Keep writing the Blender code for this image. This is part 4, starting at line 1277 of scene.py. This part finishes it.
:::::
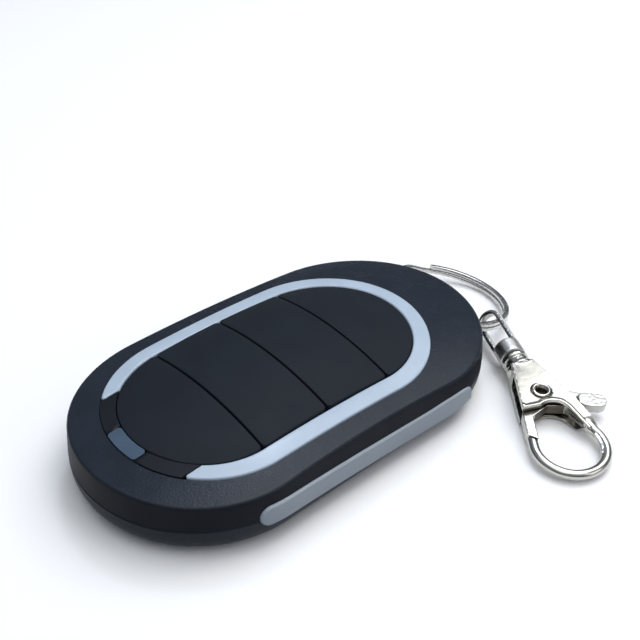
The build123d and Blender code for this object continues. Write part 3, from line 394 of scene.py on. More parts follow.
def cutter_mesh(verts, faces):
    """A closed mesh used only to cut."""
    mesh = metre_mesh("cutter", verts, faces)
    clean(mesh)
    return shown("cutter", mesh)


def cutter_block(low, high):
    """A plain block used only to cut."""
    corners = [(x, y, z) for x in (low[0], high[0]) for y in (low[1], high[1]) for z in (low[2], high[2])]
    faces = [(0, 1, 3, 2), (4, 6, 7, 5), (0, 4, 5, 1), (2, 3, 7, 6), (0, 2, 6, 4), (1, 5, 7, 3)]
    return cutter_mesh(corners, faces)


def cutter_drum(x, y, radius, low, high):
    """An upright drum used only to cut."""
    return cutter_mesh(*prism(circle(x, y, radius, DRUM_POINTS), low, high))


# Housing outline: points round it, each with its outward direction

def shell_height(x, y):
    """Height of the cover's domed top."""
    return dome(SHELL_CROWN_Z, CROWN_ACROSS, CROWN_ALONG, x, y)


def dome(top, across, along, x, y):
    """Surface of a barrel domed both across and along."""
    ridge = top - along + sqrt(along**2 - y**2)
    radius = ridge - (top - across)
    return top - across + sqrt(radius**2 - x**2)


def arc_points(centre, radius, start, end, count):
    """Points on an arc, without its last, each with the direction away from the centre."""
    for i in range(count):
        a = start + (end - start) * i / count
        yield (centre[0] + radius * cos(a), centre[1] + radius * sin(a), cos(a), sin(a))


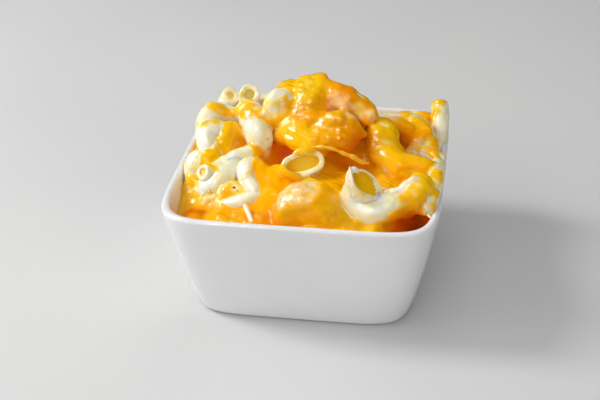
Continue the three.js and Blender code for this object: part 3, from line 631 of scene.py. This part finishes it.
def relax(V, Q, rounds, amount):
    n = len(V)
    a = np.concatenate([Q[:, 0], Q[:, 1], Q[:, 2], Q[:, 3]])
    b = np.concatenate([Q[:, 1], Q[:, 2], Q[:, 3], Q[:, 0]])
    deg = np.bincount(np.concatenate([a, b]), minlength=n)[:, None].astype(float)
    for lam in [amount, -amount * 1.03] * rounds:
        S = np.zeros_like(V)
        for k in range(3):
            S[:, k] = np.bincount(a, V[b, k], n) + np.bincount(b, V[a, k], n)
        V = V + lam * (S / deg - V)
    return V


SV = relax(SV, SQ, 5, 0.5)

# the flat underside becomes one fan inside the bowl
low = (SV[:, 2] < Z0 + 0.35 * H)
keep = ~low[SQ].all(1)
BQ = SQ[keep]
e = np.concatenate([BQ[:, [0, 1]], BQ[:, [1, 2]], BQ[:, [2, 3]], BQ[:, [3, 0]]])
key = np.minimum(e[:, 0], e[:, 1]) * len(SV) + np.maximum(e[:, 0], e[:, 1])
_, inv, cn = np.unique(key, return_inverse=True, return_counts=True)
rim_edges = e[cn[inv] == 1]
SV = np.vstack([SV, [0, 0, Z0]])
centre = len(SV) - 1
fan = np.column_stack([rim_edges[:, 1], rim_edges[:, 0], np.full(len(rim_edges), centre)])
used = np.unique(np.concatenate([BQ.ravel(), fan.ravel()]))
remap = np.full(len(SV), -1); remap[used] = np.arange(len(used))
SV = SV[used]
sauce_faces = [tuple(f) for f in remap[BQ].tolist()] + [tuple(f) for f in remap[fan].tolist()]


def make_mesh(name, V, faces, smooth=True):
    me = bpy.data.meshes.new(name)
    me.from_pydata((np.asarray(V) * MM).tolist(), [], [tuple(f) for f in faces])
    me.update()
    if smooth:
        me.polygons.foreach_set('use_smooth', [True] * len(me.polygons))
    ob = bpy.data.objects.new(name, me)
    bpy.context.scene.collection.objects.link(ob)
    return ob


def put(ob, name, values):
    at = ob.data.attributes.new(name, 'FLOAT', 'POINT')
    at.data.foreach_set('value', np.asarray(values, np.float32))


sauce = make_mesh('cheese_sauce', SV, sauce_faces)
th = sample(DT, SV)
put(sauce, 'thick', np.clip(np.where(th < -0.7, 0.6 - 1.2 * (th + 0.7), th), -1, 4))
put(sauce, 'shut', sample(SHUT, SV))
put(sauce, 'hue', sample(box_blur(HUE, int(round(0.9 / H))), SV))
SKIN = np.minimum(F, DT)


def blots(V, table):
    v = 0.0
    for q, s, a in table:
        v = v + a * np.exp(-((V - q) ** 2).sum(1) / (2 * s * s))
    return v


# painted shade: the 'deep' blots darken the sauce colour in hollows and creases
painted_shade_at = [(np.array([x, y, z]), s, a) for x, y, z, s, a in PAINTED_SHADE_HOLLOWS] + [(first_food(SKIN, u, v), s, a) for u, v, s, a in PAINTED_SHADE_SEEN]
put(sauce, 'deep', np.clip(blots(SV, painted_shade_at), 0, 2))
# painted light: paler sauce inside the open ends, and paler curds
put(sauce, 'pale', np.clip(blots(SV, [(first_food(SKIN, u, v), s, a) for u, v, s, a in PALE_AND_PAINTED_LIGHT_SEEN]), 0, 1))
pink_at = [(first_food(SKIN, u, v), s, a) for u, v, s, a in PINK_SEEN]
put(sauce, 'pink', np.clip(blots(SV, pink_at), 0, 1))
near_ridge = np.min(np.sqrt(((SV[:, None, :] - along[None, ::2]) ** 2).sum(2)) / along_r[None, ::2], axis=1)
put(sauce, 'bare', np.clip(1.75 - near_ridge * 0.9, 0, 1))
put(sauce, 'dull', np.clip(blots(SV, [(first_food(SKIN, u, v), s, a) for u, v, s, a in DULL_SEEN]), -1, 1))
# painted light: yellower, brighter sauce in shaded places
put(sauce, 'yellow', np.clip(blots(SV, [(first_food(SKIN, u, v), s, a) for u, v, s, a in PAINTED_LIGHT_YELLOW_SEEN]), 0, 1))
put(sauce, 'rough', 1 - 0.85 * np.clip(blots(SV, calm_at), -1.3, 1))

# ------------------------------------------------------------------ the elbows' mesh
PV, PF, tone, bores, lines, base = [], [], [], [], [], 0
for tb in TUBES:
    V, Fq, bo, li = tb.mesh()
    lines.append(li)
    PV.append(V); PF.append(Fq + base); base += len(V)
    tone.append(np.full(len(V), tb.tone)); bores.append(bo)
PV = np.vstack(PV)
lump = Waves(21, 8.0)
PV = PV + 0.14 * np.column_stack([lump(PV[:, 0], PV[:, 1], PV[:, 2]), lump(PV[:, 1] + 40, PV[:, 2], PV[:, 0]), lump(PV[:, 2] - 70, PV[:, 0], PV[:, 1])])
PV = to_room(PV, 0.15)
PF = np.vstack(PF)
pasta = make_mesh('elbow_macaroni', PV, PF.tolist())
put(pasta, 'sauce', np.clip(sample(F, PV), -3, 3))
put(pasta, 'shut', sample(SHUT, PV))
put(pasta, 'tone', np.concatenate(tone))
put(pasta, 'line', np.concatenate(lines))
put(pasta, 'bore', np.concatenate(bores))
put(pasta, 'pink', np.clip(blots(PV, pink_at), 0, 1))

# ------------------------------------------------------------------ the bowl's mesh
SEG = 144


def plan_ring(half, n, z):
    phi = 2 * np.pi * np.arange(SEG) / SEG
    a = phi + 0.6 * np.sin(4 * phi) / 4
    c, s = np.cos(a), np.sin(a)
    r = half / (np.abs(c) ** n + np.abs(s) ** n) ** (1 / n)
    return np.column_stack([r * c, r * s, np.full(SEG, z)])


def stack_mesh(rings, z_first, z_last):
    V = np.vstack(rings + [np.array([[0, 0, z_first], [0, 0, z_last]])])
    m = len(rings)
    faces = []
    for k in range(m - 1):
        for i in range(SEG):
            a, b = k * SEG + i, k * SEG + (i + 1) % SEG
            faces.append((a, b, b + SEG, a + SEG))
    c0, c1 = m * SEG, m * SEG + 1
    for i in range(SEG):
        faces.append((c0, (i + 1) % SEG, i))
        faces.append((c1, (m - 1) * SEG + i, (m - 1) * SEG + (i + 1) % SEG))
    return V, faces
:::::
**WHAT THE TASK REQUIRES**
Print exactly the lines from the line with "The build123d and" to the line with "return cutter_mesh(corners, faces)", both included, and nothing else.

**EXERCISE RESULT**
The build123d and Blender code for this object continues. Write part 3, from line 394 of scene.py on. More parts follow.
def cutter_mesh(verts, faces):
    """A closed mesh used only to cut."""
    mesh = metre_mesh("cutter", verts, faces)
    clean(mesh)
    return shown("cutter", mesh)


def cutter_block(low, high):
    """A plain block used only to cut."""
    corners = [(x, y, z) for x in (low[0], high[0]) for y in (low[1], high[1]) for z in (low[2], high[2])]
    faces = [(0, 1, 3, 2), (4, 6, 7, 5), (0, 4, 5, 1), (2, 3, 7, 6), (0, 2, 6, 4), (1, 5, 7, 3)]
    return cutter_mesh(corners, faces)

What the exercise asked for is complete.